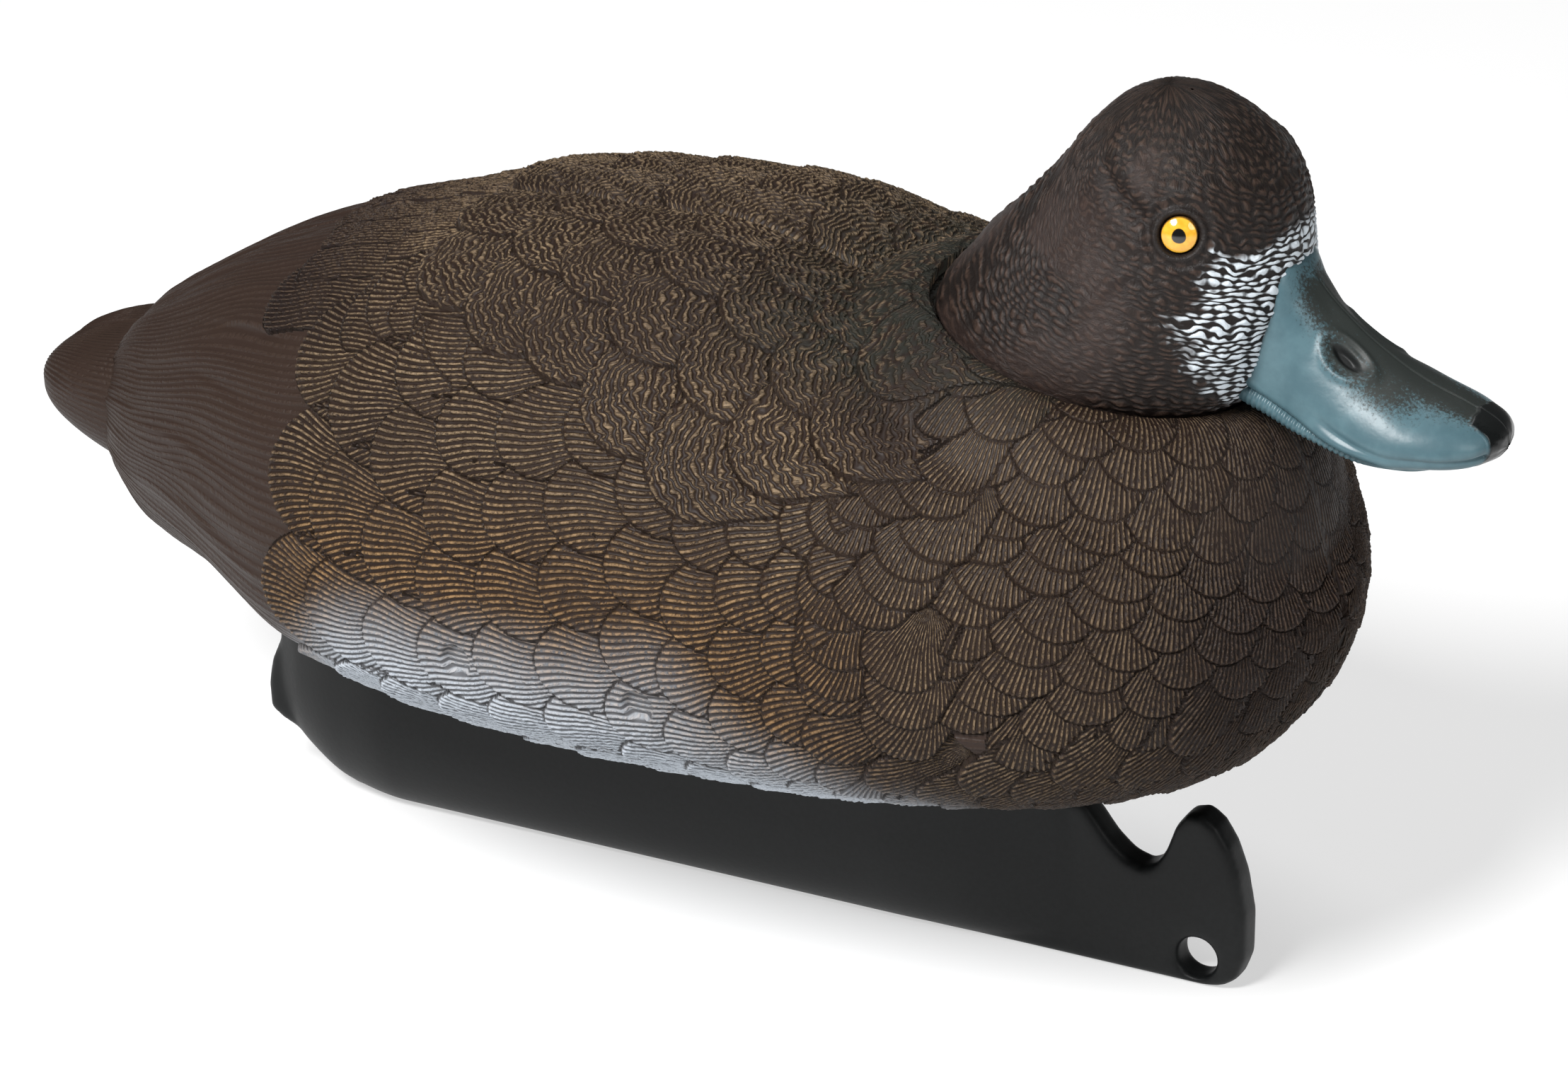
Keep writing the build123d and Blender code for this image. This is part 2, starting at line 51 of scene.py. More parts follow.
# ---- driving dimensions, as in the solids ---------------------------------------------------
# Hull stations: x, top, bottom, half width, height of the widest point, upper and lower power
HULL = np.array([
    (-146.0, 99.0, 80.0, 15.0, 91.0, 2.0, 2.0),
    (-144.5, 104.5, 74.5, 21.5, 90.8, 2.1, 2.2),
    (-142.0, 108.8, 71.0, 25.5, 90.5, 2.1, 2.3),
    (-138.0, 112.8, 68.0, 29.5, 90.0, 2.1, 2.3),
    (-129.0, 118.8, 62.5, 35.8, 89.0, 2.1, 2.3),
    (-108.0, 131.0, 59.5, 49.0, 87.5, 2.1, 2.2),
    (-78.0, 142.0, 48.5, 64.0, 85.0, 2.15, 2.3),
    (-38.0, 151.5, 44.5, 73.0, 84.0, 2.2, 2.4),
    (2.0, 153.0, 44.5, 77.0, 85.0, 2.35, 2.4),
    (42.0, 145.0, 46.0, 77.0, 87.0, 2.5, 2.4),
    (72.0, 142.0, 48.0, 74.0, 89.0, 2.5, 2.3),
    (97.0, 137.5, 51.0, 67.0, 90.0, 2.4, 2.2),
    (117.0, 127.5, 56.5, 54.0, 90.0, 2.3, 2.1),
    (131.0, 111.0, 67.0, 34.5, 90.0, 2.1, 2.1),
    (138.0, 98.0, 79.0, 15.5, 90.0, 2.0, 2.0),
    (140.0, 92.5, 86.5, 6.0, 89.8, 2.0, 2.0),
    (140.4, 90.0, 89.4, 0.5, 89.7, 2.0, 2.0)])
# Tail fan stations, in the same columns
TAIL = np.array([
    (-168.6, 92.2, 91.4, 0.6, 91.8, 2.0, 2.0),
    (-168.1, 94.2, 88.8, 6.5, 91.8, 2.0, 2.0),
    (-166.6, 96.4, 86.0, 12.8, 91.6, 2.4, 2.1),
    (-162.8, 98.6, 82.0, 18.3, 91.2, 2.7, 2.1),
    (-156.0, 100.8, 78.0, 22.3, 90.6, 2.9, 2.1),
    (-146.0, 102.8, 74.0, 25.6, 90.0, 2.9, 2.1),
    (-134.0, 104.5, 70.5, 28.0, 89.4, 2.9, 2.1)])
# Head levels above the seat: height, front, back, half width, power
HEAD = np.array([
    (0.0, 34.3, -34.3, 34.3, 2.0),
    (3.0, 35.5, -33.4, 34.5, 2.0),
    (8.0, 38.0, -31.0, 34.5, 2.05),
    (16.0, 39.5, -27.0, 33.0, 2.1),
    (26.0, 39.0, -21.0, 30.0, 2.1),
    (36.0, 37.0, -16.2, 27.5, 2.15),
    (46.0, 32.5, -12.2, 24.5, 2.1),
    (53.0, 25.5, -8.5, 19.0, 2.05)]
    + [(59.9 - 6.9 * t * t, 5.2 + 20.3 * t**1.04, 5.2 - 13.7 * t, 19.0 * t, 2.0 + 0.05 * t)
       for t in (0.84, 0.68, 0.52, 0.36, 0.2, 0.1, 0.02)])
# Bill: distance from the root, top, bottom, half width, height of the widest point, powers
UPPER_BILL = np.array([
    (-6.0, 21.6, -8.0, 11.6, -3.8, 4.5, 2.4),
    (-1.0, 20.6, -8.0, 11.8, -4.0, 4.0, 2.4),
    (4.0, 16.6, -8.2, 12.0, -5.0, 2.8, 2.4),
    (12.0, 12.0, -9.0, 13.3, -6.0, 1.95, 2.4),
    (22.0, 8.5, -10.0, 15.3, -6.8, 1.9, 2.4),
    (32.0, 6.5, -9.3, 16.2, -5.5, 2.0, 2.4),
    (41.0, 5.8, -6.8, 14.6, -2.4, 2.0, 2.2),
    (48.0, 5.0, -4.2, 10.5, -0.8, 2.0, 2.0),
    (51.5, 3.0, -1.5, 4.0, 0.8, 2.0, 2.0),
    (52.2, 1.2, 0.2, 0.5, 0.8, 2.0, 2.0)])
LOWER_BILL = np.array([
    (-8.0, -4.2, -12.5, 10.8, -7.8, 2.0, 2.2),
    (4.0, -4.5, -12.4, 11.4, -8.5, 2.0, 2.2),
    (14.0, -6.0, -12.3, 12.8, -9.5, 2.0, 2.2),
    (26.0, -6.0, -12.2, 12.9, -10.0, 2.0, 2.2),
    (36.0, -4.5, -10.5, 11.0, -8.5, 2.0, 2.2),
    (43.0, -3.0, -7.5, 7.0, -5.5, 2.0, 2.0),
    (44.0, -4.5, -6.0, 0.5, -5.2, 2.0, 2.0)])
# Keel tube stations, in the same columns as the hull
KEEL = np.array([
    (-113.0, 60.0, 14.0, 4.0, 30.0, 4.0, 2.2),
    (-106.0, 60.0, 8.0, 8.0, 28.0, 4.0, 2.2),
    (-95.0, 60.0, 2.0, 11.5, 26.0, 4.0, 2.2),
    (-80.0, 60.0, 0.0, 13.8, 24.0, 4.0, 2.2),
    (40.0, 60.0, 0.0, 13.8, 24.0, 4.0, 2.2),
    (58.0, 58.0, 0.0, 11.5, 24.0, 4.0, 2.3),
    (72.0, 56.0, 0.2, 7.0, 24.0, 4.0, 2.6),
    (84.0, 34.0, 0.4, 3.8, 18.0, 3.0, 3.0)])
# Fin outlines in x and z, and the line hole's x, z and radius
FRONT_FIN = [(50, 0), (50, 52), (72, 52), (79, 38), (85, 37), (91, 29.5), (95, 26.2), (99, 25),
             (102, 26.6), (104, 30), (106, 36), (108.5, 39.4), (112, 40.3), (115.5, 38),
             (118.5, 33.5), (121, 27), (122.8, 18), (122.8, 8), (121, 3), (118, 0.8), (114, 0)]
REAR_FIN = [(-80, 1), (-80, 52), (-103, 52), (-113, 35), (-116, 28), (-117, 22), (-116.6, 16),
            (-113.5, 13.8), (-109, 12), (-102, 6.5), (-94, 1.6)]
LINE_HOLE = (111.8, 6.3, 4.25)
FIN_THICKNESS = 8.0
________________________
◆ TASK BRIEF:
Quote the data above in full, changing nothing.

◆ ANSWER TO THIS PROBLEM:
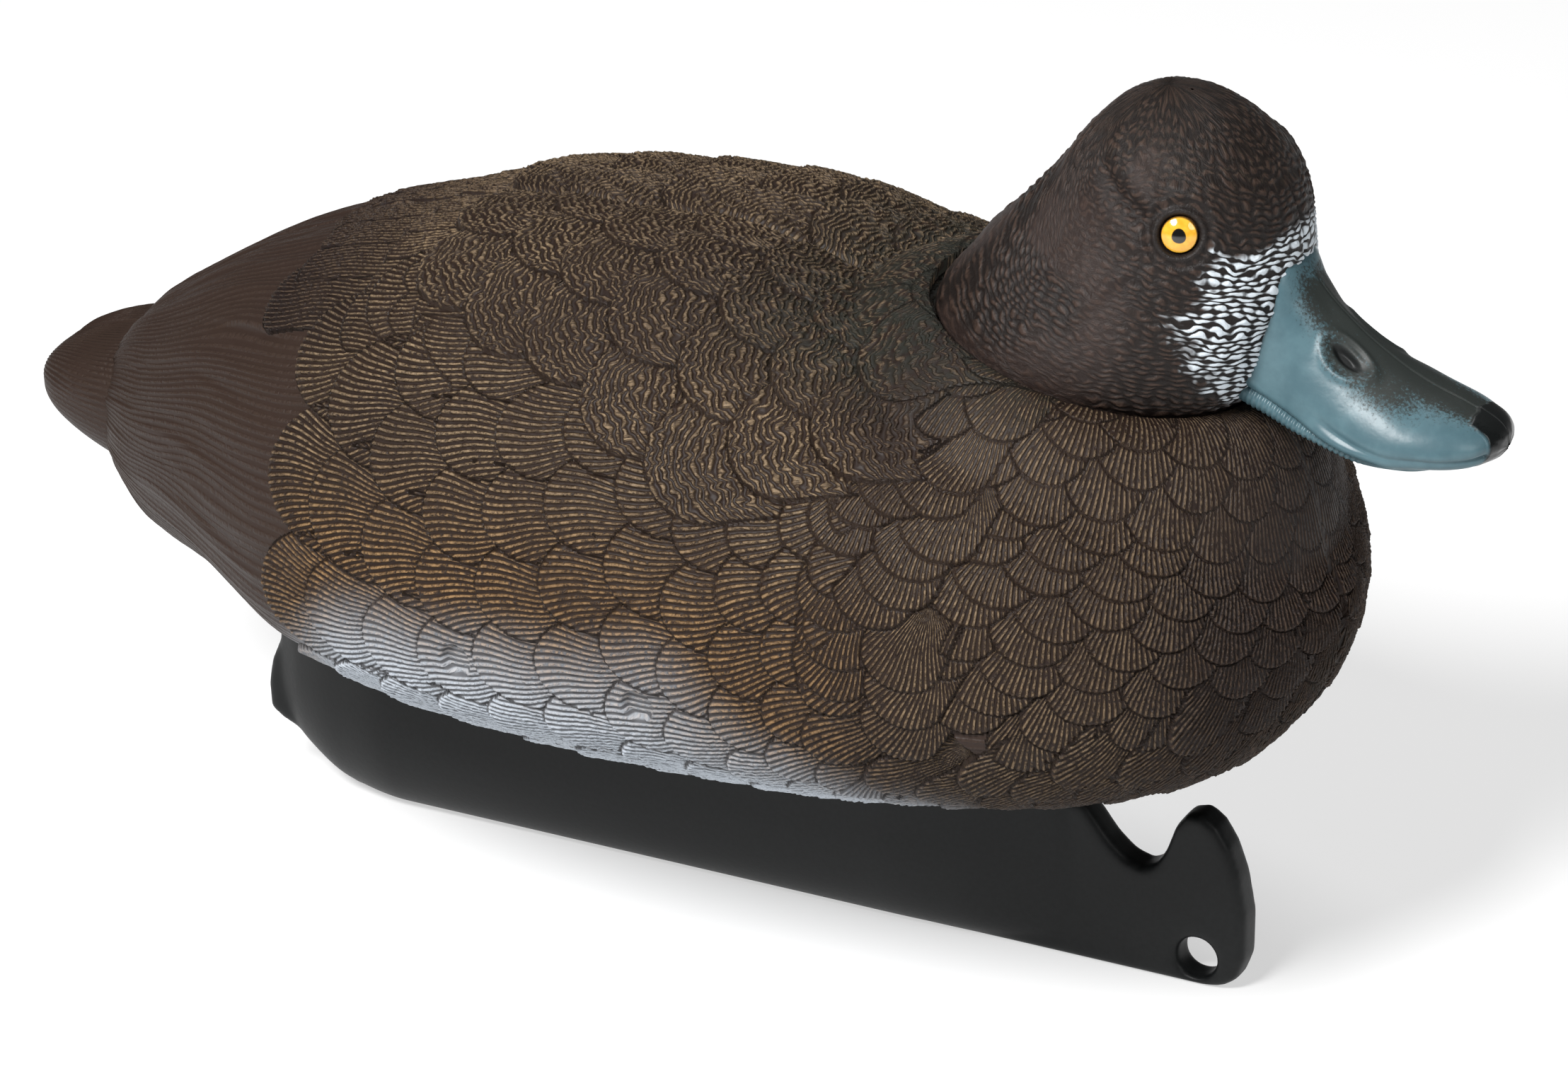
Keep writing the build123d and Blender code for this image. This is part 2, starting at line 51 of scene.py. More parts follow.
# ---- driving dimensions, as in the solids ---------------------------------------------------
# Hull stations: x, top, bottom, half width, height of the widest point, upper and lower power
HULL = np.array([
    (-146.0, 99.0, 80.0, 15.0, 91.0, 2.0, 2.0),
    (-144.5, 104.5, 74.5, 21.5, 90.8, 2.1, 2.2),
    (-142.0, 108.8, 71.0, 25.5, 90.5, 2.1, 2.3),
    (-138.0, 112.8, 68.0, 29.5, 90.0, 2.1, 2.3),
    (-129.0, 118.8, 62.5, 35.8, 89.0, 2.1, 2.3),
    (-108.0, 131.0, 59.5, 49.0, 87.5, 2.1, 2.2),
    (-78.0, 142.0, 48.5, 64.0, 85.0, 2.15, 2.3),
    (-38.0, 151.5, 44.5, 73.0, 84.0, 2.2, 2.4),
    (2.0, 153.0, 44.5, 77.0, 85.0, 2.35, 2.4),
    (42.0, 145.0, 46.0, 77.0, 87.0, 2.5, 2.4),
    (72.0, 142.0, 48.0, 74.0, 89.0, 2.5, 2.3),
    (97.0, 137.5, 51.0, 67.0, 90.0, 2.4, 2.2),
    (117.0, 127.5, 56.5, 54.0, 90.0, 2.3, 2.1),
    (131.0, 111.0, 67.0, 34.5, 90.0, 2.1, 2.1),
    (138.0, 98.0, 79.0, 15.5, 90.0, 2.0, 2.0),
    (140.0, 92.5, 86.5, 6.0, 89.8, 2.0, 2.0),
    (140.4, 90.0, 89.4, 0.5, 89.7, 2.0, 2.0)])
# Tail fan stations, in the same columns
TAIL = np.array([
    (-168.6, 92.2, 91.4, 0.6, 91.8, 2.0, 2.0),
    (-168.1, 94.2, 88.8, 6.5, 91.8, 2.0, 2.0),
    (-166.6, 96.4, 86.0, 12.8, 91.6, 2.4, 2.1),
    (-162.8, 98.6, 82.0, 18.3, 91.2, 2.7, 2.1),
    (-156.0, 100.8, 78.0, 22.3, 90.6, 2.9, 2.1),
    (-146.0, 102.8, 74.0, 25.6, 90.0, 2.9, 2.1),
    (-134.0, 104.5, 70.5, 28.0, 89.4, 2.9, 2.1)])
# Head levels above the seat: height, front, back, half width, power
HEAD = np.array([
    (0.0, 34.3, -34.3, 34.3, 2.0),
    (3.0, 35.5, -33.4, 34.5, 2.0),
    (8.0, 38.0, -31.0, 34.5, 2.05),
    (16.0, 39.5, -27.0, 33.0, 2.1),
    (26.0, 39.0, -21.0, 30.0, 2.1),
    (36.0, 37.0, -16.2, 27.5, 2.15),
    (46.0, 32.5, -12.2, 24.5, 2.1),
    (53.0, 25.5, -8.5, 19.0, 2.05)]
    + [(59.9 - 6.9 * t * t, 5.2 + 20.3 * t**1.04, 5.2 - 13.7 * t, 19.0 * t, 2.0 + 0.05 * t)
       for t in (0.84, 0.68, 0.52, 0.36, 0.2, 0.1, 0.02)])
# Bill: distance from the root, top, bottom, half width, height of the widest point, powers
UPPER_BILL = np.array([
    (-6.0, 21.6, -8.0, 11.6, -3.8, 4.5, 2.4),
    (-1.0, 20.6, -8.0, 11.8, -4.0, 4.0, 2.4),
    (4.0, 16.6, -8.2, 12.0, -5.0, 2.8, 2.4),
    (12.0, 12.0, -9.0, 13.3, -6.0, 1.95, 2.4),
    (22.0, 8.5, -10.0, 15.3, -6.8, 1.9, 2.4),
    (32.0, 6.5, -9.3, 16.2, -5.5, 2.0, 2.4),
    (41.0, 5.8, -6.8, 14.6, -2.4, 2.0, 2.2),
    (48.0, 5.0, -4.2, 10.5, -0.8, 2.0, 2.0),
    (51.5, 3.0, -1.5, 4.0, 0.8, 2.0, 2.0),
    (52.2, 1.2, 0.2, 0.5, 0.8, 2.0, 2.0)])
LOWER_BILL = np.array([
    (-8.0, -4.2, -12.5, 10.8, -7.8, 2.0, 2.2),
    (4.0, -4.5, -12.4, 11.4, -8.5, 2.0, 2.2),
    (14.0, -6.0, -12.3, 12.8, -9.5, 2.0, 2.2),
    (26.0, -6.0, -12.2, 12.9, -10.0, 2.0, 2.2),
    (36.0, -4.5, -10.5, 11.0, -8.5, 2.0, 2.2),
    (43.0, -3.0, -7.5, 7.0, -5.5, 2.0, 2.0),
    (44.0, -4.5, -6.0, 0.5, -5.2, 2.0, 2.0)])
# Keel tube stations, in the same columns as the hull
KEEL = np.array([
    (-113.0, 60.0, 14.0, 4.0, 30.0, 4.0, 2.2),
    (-106.0, 60.0, 8.0, 8.0, 28.0, 4.0, 2.2),
    (-95.0, 60.0, 2.0, 11.5, 26.0, 4.0, 2.2),
    (-80.0, 60.0, 0.0, 13.8, 24.0, 4.0, 2.2),
    (40.0, 60.0, 0.0, 13.8, 24.0, 4.0, 2.2),
    (58.0, 58.0, 0.0, 11.5, 24.0, 4.0, 2.3),
    (72.0, 56.0, 0.2, 7.0, 24.0, 4.0, 2.6),
    (84.0, 34.0, 0.4, 3.8, 18.0, 3.0, 3.0)])
# Fin outlines in x and z, and the line hole's x, z and radius
FRONT_FIN = [(50, 0), (50, 52), (72, 52), (79, 38), (85, 37), (91, 29.5), (95, 26.2), (99, 25),
             (102, 26.6), (104, 30), (106, 36), (108.5, 39.4), (112, 40.3), (115.5, 38),
             (118.5, 33.5), (121, 27), (122.8, 18), (122.8, 8), (121, 3), (118, 0.8), (114, 0)]
REAR_FIN = [(-80, 1), (-80, 52), (-103, 52), (-113, 35), (-116, 28), (-117, 22), (-116.6, 16),
            (-113.5, 13.8), (-109, 12), (-102, 6.5), (-94, 1.6)]
LINE_HOLE = (111.8, 6.3, 4.25)
FIN_THICKNESS = 8.0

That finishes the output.